**TASK INSTRUCTIONS:** Every entry must be copied word for word.

**RAW DATA:**
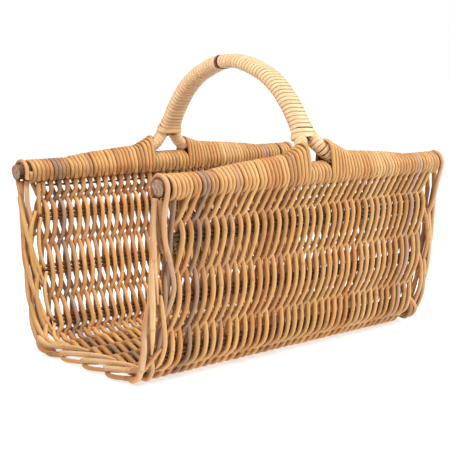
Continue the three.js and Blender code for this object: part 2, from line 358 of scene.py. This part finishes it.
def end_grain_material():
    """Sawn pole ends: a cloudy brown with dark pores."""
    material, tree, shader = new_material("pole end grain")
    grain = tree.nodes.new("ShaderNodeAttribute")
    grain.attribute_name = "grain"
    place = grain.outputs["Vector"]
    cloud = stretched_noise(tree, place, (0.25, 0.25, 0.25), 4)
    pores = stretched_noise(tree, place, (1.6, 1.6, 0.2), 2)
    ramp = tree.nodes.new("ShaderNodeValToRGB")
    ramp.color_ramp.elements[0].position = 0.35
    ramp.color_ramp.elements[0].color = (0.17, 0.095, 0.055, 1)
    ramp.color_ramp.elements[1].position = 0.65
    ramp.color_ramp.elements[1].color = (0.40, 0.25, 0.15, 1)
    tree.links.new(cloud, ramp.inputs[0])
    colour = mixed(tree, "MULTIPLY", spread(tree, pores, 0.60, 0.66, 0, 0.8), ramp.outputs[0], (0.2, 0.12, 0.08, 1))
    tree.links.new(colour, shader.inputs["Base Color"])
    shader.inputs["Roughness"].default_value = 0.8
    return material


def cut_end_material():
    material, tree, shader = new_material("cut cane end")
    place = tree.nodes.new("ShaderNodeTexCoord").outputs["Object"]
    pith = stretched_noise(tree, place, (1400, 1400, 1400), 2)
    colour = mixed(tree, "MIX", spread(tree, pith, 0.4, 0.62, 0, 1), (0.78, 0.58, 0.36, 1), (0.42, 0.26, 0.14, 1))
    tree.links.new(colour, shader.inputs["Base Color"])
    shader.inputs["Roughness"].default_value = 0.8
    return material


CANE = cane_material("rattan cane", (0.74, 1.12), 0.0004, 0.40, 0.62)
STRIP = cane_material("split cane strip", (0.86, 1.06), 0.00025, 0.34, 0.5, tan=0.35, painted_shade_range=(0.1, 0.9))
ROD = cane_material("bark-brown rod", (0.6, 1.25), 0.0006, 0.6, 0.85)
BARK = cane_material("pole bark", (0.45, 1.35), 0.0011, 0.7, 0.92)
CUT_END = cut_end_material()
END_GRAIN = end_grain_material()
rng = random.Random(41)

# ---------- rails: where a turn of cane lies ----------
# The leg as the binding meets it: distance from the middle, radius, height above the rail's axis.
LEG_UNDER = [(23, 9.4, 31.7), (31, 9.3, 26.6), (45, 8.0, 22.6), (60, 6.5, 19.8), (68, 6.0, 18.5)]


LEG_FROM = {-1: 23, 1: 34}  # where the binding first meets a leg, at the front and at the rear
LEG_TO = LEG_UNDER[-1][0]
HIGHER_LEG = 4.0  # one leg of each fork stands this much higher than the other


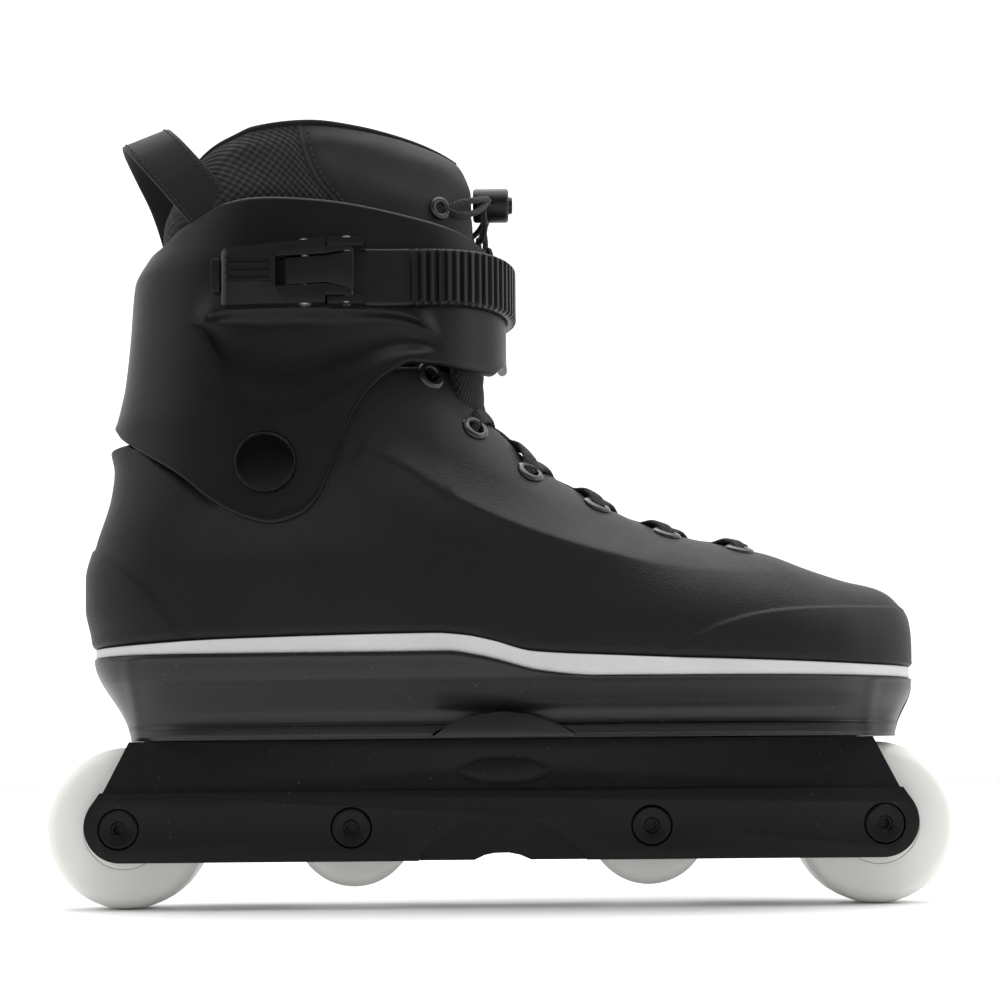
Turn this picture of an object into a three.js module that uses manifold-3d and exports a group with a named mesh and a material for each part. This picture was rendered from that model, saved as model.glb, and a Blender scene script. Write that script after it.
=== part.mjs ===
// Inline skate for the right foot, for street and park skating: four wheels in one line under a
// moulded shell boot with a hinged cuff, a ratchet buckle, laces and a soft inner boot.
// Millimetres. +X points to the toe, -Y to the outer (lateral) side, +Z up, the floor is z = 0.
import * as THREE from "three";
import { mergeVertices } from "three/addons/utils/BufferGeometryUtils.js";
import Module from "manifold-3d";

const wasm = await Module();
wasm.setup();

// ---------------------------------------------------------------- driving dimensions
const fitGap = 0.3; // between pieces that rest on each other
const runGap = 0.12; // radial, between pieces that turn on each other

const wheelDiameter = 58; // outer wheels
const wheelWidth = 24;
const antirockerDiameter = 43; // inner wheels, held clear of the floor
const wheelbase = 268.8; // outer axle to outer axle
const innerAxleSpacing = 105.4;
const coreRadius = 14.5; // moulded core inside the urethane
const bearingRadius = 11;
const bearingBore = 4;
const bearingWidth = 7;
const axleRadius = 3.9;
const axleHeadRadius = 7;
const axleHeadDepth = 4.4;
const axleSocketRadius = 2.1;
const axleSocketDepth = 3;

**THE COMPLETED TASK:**
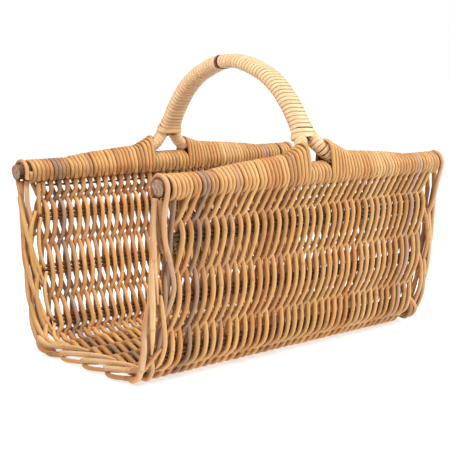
Continue the three.js and Blender code for this object: part 2, from line 358 of scene.py. This part finishes it.
def end_grain_material():
    """Sawn pole ends: a cloudy brown with dark pores."""
    material, tree, shader = new_material("pole end grain")
    grain = tree.nodes.new("ShaderNodeAttribute")
    grain.attribute_name = "grain"
    place = grain.outputs["Vector"]
    cloud = stretched_noise(tree, place, (0.25, 0.25, 0.25), 4)
    pores = stretched_noise(tree, place, (1.6, 1.6, 0.2), 2)
    ramp = tree.nodes.new("ShaderNodeValToRGB")
    ramp.color_ramp.elements[0].position = 0.35
    ramp.color_ramp.elements[0].color = (0.17, 0.095, 0.055, 1)
    ramp.color_ramp.elements[1].position = 0.65
    ramp.color_ramp.elements[1].color = (0.40, 0.25, 0.15, 1)
    tree.links.new(cloud, ramp.inputs[0])
    colour = mixed(tree, "MULTIPLY", spread(tree, pores, 0.60, 0.66, 0, 0.8), ramp.outputs[0], (0.2, 0.12, 0.08, 1))
    tree.links.new(colour, shader.inputs["Base Color"])
    shader.inputs["Roughness"].default_value = 0.8
    return material


def cut_end_material():
    material, tree, shader = new_material("cut cane end")
    place = tree.nodes.new("ShaderNodeTexCoord").outputs["Object"]
    pith = stretched_noise(tree, place, (1400, 1400, 1400), 2)
    colour = mixed(tree, "MIX", spread(tree, pith, 0.4, 0.62, 0, 1), (0.78, 0.58, 0.36, 1), (0.42, 0.26, 0.14, 1))
    tree.links.new(colour, shader.inputs["Base Color"])
    shader.inputs["Roughness"].default_value = 0.8
    return material


CANE = cane_material("rattan cane", (0.74, 1.12), 0.0004, 0.40, 0.62)
STRIP = cane_material("split cane strip", (0.86, 1.06), 0.00025, 0.34, 0.5, tan=0.35, painted_shade_range=(0.1, 0.9))
ROD = cane_material("bark-brown rod", (0.6, 1.25), 0.0006, 0.6, 0.85)
BARK = cane_material("pole bark", (0.45, 1.35), 0.0011, 0.7, 0.92)
CUT_END = cut_end_material()
END_GRAIN = end_grain_material()
rng = random.Random(41)

# ---------- rails: where a turn of cane lies ----------
# The leg as the binding meets it: distance from the middle, radius, height above the rail's axis.
LEG_UNDER = [(23, 9.4, 31.7), (31, 9.3, 26.6), (45, 8.0, 22.6), (60, 6.5, 19.8), (68, 6.0, 18.5)]


LEG_FROM = {-1: 23, 1: 34}  # where the binding first meets a leg, at the front and at the rear
LEG_TO = LEG_UNDER[-1][0]
HIGHER_LEG = 4.0  # one leg of each fork stands this much higher than the other


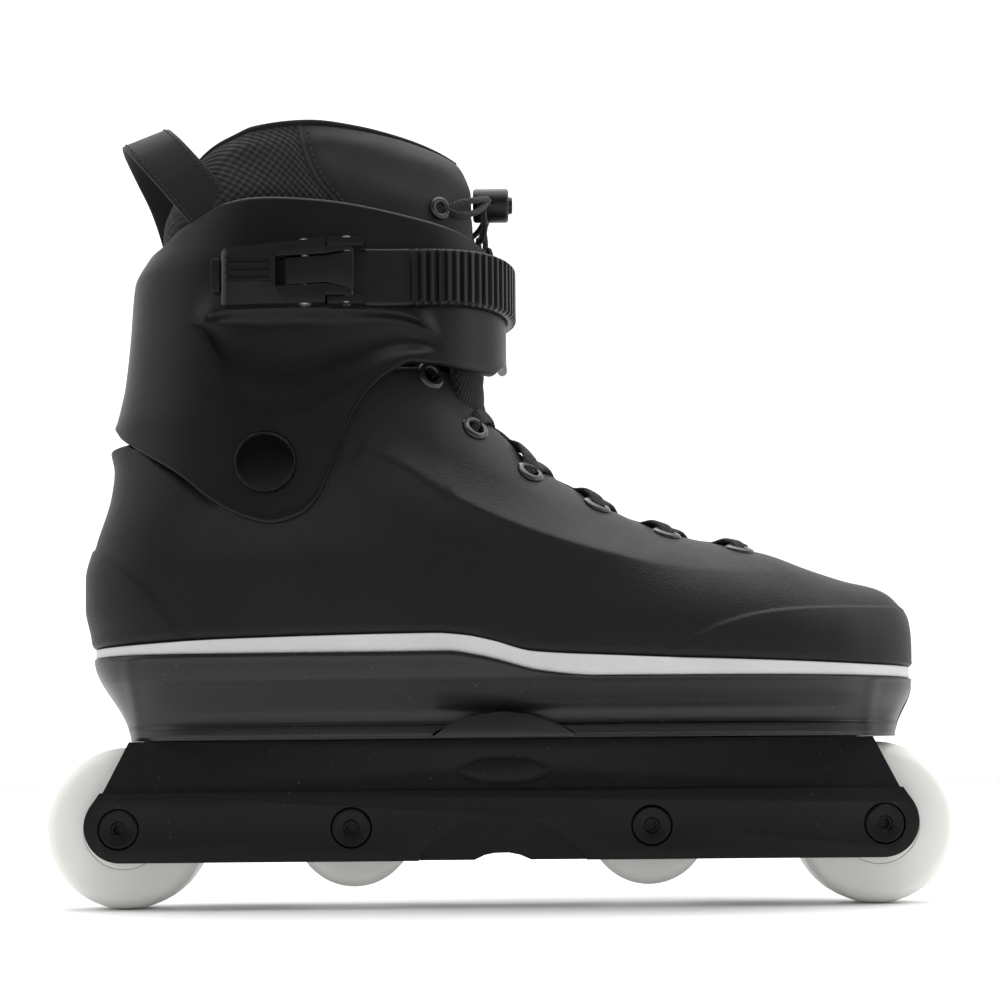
Turn this picture of an object into a three.js module that uses manifold-3d and exports a group with a named mesh and a material for each part. This picture was rendered from that model, saved as model.glb, and a Blender scene script. Write that script after it.
=== part.mjs ===
// Inline skate for the right foot, for street and park skating: four wheels in one line under a
// moulded shell boot with a hinged cuff, a ratchet buckle, laces and a soft inner boot.
// Millimetres. +X points to the toe, -Y to the outer (lateral) side, +Z up, the floor is z = 0.
import * as THREE from "three";
import { mergeVertices } from "three/addons/utils/BufferGeometryUtils.js";
import Module from "manifold-3d";

const wasm = await Module();
wasm.setup();

// ---------------------------------------------------------------- driving dimensions
const fitGap = 0.3; // between pieces that rest on each other
const runGap = 0.12; // radial, between pieces that turn on each other

const wheelDiameter = 58; // outer wheels
const wheelWidth = 24;
const antirockerDiameter = 43; // inner wheels, held clear of the floor
const wheelbase = 268.8; // outer axle to outer axle
const innerAxleSpacing = 105.4;
const coreRadius = 14.5; // moulded core inside the urethane
const bearingRadius = 11;
const bearingBore = 4;
const bearingWidth = 7;
const axleRadius = 3.9;
const axleHeadRadius = 7;
const axleHeadDepth = 4.4;
const axleSocketRadius = 2.1;
const axleSocketDepth = 3;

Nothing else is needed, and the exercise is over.